His opponents said Knowles could be overly concerned with his image -- they gave him the nickname "Mayor Slick." He could turn on the charm but also be remarkably thin-skinned about criticism. He became less off-the-cuff, at times almost strangled, in talking to reporters.

Press accounts at the time say he learned consensus-building to get what he needed from the Assembly. He issued seven vetoes in six years and none of them was overridden. By contrast, his successor, Tom Fink, had more than a dozen vetoes overturned in his first three years.

Knowles' closest political adviser through those years, according to people who know him best, was his wife, Susan. She served an 18-year career as a commissioner on the old Alaska Public Utilities Commission, stepping down before Knowles became governor and raising three children.
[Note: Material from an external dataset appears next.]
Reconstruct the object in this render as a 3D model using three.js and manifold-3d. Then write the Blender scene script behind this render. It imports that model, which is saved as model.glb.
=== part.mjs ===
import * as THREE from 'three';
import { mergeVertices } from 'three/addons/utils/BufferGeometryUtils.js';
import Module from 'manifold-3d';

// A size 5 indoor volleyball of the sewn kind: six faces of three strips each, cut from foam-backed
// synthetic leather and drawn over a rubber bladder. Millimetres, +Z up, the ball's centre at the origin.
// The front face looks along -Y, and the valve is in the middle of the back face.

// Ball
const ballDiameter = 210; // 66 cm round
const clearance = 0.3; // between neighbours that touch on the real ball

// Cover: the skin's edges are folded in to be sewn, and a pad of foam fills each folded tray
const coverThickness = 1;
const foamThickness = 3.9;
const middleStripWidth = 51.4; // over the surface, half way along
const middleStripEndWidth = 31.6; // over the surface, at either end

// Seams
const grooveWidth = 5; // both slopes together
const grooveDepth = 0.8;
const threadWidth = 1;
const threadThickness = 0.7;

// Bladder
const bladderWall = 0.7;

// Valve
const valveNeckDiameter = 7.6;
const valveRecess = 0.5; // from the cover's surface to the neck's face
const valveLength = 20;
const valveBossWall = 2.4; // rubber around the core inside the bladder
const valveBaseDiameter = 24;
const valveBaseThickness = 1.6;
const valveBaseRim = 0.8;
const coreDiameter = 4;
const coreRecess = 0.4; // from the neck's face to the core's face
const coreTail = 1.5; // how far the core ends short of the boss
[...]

Susan Knowles continues to play a central role in his career: for example, making final decisions on campaign ads and other matters when her husband is out of town.

He finished his mayoral stint in 1988 and went back to running his one remaining restaurant, the Downtown Deli, which he co-owned with Dave Rose, longtime executive director of the Alaska Permanent Fund. The former mayor stayed busy busing dishes in a white apron.

But Knowles already had his eye set on the governor's mansion.